Data section>

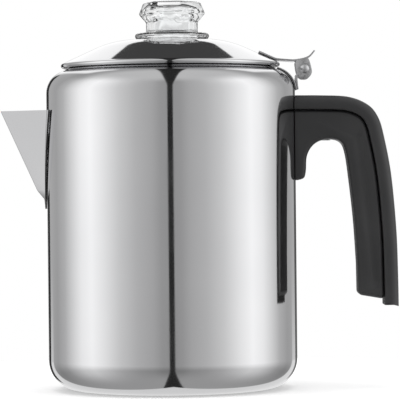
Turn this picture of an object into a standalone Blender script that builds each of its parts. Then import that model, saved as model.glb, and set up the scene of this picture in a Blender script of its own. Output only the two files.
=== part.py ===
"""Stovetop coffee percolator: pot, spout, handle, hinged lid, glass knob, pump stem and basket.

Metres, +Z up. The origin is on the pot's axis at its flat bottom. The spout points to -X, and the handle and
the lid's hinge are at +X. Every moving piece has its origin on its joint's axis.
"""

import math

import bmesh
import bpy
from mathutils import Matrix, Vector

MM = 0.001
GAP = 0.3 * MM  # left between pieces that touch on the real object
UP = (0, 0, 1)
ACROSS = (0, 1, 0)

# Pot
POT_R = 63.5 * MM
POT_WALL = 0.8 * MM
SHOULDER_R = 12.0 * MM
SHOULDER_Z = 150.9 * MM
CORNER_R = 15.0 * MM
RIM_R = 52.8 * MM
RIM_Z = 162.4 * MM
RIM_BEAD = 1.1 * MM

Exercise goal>
Extract the complete data, matching each line exactly.

Exercise result>
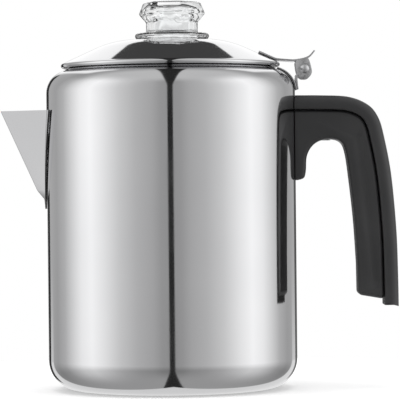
Turn this picture of an object into a standalone Blender script that builds each of its parts. Then import that model, saved as model.glb, and set up the scene of this picture in a Blender script of its own. Output only the two files.
=== part.py ===
"""Stovetop coffee percolator: pot, spout, handle, hinged lid, glass knob, pump stem and basket.

Metres, +Z up. The origin is on the pot's axis at its flat bottom. The spout points to -X, and the handle and
the lid's hinge are at +X. Every moving piece has its origin on its joint's axis.
"""

import math

import bmesh
import bpy
from mathutils import Matrix, Vector

MM = 0.001
GAP = 0.3 * MM  # left between pieces that touch on the real object
UP = (0, 0, 1)
ACROSS = (0, 1, 0)

# Pot
POT_R = 63.5 * MM
POT_WALL = 0.8 * MM
SHOULDER_R = 12.0 * MM
SHOULDER_Z = 150.9 * MM
CORNER_R = 15.0 * MM
RIM_R = 52.8 * MM
RIM_Z = 162.4 * MM
RIM_BEAD = 1.1 * MM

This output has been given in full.